这是代码:
import os
from PIL import Image
import fitz
def pdf_to_tiffs(pdf_path, output_folder):
# Check if the output folder exists, and create it if it doesn't
if not os.path.exists(output_folder):
os.makedirs(output_folder)
# Open the PDF file
pdf_document = fitz.open(pdf_path)
# Determine the number of digits needed for numbering the pages
num_pages = len(pdf_document)
num_digits = len(str(num_pages))
# Convert each page to TIFF with the desired settings
for i in range(1, num_pages + 1):
page = pdf_document[i - 1] # Adjust index to start from 0
pix = page.get_pixmap()
# Convert pixmap to Pillow Image
img = Image.frombytes("RGB", [pix.width, pix.height], pix.samples)
# Set DPI (dots per inch)
img_info = img.info
img_info['dpi'] = (300, 300)
# Generate filename with leading zeros based on the maximum number of pages
filename = f"page_{str(i).zfill(num_digits)}.tif"

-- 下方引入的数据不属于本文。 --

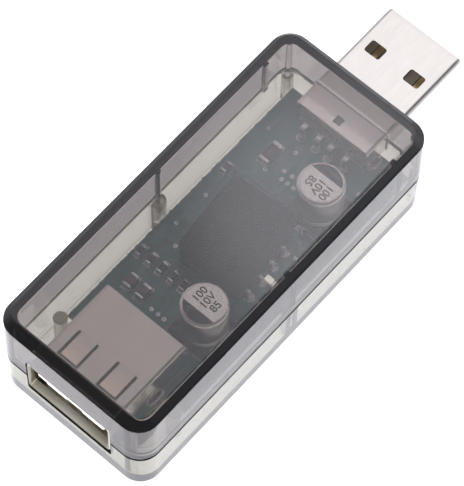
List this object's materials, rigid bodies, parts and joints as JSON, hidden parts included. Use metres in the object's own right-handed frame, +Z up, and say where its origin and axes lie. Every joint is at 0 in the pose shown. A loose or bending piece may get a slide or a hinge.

# Save image with CCITT T.6 compression
tiff_path = os.path.join(output_folder, filename)
img.save(tiff_path, compression='tiff_ccitt', dpi=(300, 300))
pdf_document.close()
# Example usage
pdf_to_tiffs("C:\\Users\\ftp\\flask\\output\\90000026.pdf", "C:\\Users\\ftp\\flask\\output")
Tiff 的提取是完美的,但我无法进行压缩
CCITT T1.6
以及垂直和水平 300 DPI。